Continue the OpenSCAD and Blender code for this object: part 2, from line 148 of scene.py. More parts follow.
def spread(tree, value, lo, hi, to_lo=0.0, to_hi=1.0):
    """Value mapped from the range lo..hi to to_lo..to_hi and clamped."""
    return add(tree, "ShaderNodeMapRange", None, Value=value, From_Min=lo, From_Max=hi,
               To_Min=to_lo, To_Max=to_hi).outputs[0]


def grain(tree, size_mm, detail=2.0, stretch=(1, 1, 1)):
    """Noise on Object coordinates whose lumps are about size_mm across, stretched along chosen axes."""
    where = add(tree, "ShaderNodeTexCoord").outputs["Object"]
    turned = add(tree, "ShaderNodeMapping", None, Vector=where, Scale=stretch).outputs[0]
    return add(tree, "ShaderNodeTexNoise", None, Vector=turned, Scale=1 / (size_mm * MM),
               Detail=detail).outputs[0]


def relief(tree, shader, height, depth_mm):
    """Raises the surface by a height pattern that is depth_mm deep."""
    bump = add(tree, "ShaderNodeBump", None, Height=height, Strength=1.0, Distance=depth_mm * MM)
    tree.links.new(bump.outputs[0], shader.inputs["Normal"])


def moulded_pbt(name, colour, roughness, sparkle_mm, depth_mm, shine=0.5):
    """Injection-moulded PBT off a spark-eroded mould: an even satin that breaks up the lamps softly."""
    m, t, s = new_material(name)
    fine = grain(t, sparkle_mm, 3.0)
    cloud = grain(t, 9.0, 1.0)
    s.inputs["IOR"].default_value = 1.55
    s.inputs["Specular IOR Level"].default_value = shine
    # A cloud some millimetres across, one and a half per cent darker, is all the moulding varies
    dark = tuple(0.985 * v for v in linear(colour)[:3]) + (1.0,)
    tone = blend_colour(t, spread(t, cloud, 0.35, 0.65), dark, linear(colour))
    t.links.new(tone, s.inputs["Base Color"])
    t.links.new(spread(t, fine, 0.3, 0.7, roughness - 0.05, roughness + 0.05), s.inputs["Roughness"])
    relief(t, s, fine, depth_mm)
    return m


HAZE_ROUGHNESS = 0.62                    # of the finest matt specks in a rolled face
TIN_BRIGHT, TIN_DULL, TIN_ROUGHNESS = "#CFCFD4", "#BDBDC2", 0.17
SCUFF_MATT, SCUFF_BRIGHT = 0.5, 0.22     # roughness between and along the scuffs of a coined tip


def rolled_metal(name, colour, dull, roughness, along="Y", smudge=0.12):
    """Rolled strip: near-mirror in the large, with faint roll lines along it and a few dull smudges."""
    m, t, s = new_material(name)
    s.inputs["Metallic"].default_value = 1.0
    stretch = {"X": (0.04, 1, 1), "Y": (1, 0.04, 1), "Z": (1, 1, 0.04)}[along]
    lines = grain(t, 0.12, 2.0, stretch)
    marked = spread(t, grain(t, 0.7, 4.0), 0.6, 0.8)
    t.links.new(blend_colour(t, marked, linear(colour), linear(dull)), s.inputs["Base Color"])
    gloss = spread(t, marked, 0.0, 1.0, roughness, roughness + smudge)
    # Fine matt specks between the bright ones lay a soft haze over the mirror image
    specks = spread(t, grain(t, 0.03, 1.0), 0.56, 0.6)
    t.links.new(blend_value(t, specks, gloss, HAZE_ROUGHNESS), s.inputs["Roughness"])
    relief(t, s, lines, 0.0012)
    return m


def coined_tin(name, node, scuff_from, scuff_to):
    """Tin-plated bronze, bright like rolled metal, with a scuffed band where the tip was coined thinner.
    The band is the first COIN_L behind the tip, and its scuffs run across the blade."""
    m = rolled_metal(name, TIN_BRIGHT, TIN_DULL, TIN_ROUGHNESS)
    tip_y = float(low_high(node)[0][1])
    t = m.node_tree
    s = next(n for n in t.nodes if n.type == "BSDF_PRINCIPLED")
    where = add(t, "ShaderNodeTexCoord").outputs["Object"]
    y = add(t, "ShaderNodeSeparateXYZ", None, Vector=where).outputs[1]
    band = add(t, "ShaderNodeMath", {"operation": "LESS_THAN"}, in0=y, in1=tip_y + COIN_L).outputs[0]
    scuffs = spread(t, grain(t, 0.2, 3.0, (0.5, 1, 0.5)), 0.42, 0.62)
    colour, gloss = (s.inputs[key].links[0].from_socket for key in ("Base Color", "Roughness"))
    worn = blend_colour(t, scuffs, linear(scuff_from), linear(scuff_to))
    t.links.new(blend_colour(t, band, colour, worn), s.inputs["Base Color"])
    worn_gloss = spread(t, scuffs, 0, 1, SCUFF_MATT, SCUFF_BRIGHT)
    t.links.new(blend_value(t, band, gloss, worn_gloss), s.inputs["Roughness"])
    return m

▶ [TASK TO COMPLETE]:
Reproduce the listing shown above in its entirety, exactly.

▶ [SOLUTION BELOW]:
Continue the OpenSCAD and Blender code for this object: part 2, from line 148 of scene.py. More parts follow.
def spread(tree, value, lo, hi, to_lo=0.0, to_hi=1.0):
    """Value mapped from the range lo..hi to to_lo..to_hi and clamped."""
    return add(tree, "ShaderNodeMapRange", None, Value=value, From_Min=lo, From_Max=hi,
               To_Min=to_lo, To_Max=to_hi).outputs[0]


def grain(tree, size_mm, detail=2.0, stretch=(1, 1, 1)):
    """Noise on Object coordinates whose lumps are about size_mm across, stretched along chosen axes."""
    where = add(tree, "ShaderNodeTexCoord").outputs["Object"]
    turned = add(tree, "ShaderNodeMapping", None, Vector=where, Scale=stretch).outputs[0]
    return add(tree, "ShaderNodeTexNoise", None, Vector=turned, Scale=1 / (size_mm * MM),
               Detail=detail).outputs[0]


def relief(tree, shader, height, depth_mm):
    """Raises the surface by a height pattern that is depth_mm deep."""
    bump = add(tree, "ShaderNodeBump", None, Height=height, Strength=1.0, Distance=depth_mm * MM)
    tree.links.new(bump.outputs[0], shader.inputs["Normal"])


def moulded_pbt(name, colour, roughness, sparkle_mm, depth_mm, shine=0.5):
    """Injection-moulded PBT off a spark-eroded mould: an even satin that breaks up the lamps softly."""
    m, t, s = new_material(name)
    fine = grain(t, sparkle_mm, 3.0)
    cloud = grain(t, 9.0, 1.0)
    s.inputs["IOR"].default_value = 1.55
    s.inputs["Specular IOR Level"].default_value = shine
    # A cloud some millimetres across, one and a half per cent darker, is all the moulding varies
    dark = tuple(0.985 * v for v in linear(colour)[:3]) + (1.0,)
    tone = blend_colour(t, spread(t, cloud, 0.35, 0.65), dark, linear(colour))
    t.links.new(tone, s.inputs["Base Color"])
    t.links.new(spread(t, fine, 0.3, 0.7, roughness - 0.05, roughness + 0.05), s.inputs["Roughness"])
    relief(t, s, fine, depth_mm)
    return m


HAZE_ROUGHNESS = 0.62                    # of the finest matt specks in a rolled face
TIN_BRIGHT, TIN_DULL, TIN_ROUGHNESS = "#CFCFD4", "#BDBDC2", 0.17
SCUFF_MATT, SCUFF_BRIGHT = 0.5, 0.22     # roughness between and along the scuffs of a coined tip


def rolled_metal(name, colour, dull, roughness, along="Y", smudge=0.12):
    """Rolled strip: near-mirror in the large, with faint roll lines along it and a few dull smudges."""
    m, t, s = new_material(name)
    s.inputs["Metallic"].default_value = 1.0
    stretch = {"X": (0.04, 1, 1), "Y": (1, 0.04, 1), "Z": (1, 1, 0.04)}[along]
    lines = grain(t, 0.12, 2.0, stretch)
    marked = spread(t, grain(t, 0.7, 4.0), 0.6, 0.8)
    t.links.new(blend_colour(t, marked, linear(colour), linear(dull)), s.inputs["Base Color"])
    gloss = spread(t, marked, 0.0, 1.0, roughness, roughness + smudge)
    # Fine matt specks between the bright ones lay a soft haze over the mirror image
    specks = spread(t, grain(t, 0.03, 1.0), 0.56, 0.6)
    t.links.new(blend_value(t, specks, gloss, HAZE_ROUGHNESS), s.inputs["Roughness"])
    relief(t, s, lines, 0.0012)
    return m


def coined_tin(name, node, scuff_from, scuff_to):
    """Tin-plated bronze, bright like rolled metal, with a scuffed band where the tip was coined thinner.
    The band is the first COIN_L behind the tip, and its scuffs run across the blade."""
    m = rolled_metal(name, TIN_BRIGHT, TIN_DULL, TIN_ROUGHNESS)
    tip_y = float(low_high(node)[0][1])
    t = m.node_tree
    s = next(n for n in t.nodes if n.type == "BSDF_PRINCIPLED")
    where = add(t, "ShaderNodeTexCoord").outputs["Object"]
    y = add(t, "ShaderNodeSeparateXYZ", None, Vector=where).outputs[1]
    band = add(t, "ShaderNodeMath", {"operation": "LESS_THAN"}, in0=y, in1=tip_y + COIN_L).outputs[0]
    scuffs = spread(t, grain(t, 0.2, 3.0, (0.5, 1, 0.5)), 0.42, 0.62)
    colour, gloss = (s.inputs[key].links[0].from_socket for key in ("Base Color", "Roughness"))
    worn = blend_colour(t, scuffs, linear(scuff_from), linear(scuff_to))
    t.links.new(blend_colour(t, band, colour, worn), s.inputs["Base Color"])
    worn_gloss = spread(t, scuffs, 0, 1, SCUFF_MATT, SCUFF_BRIGHT)
    t.links.new(blend_value(t, band, gloss, worn_gloss), s.inputs["Roughness"])
    return m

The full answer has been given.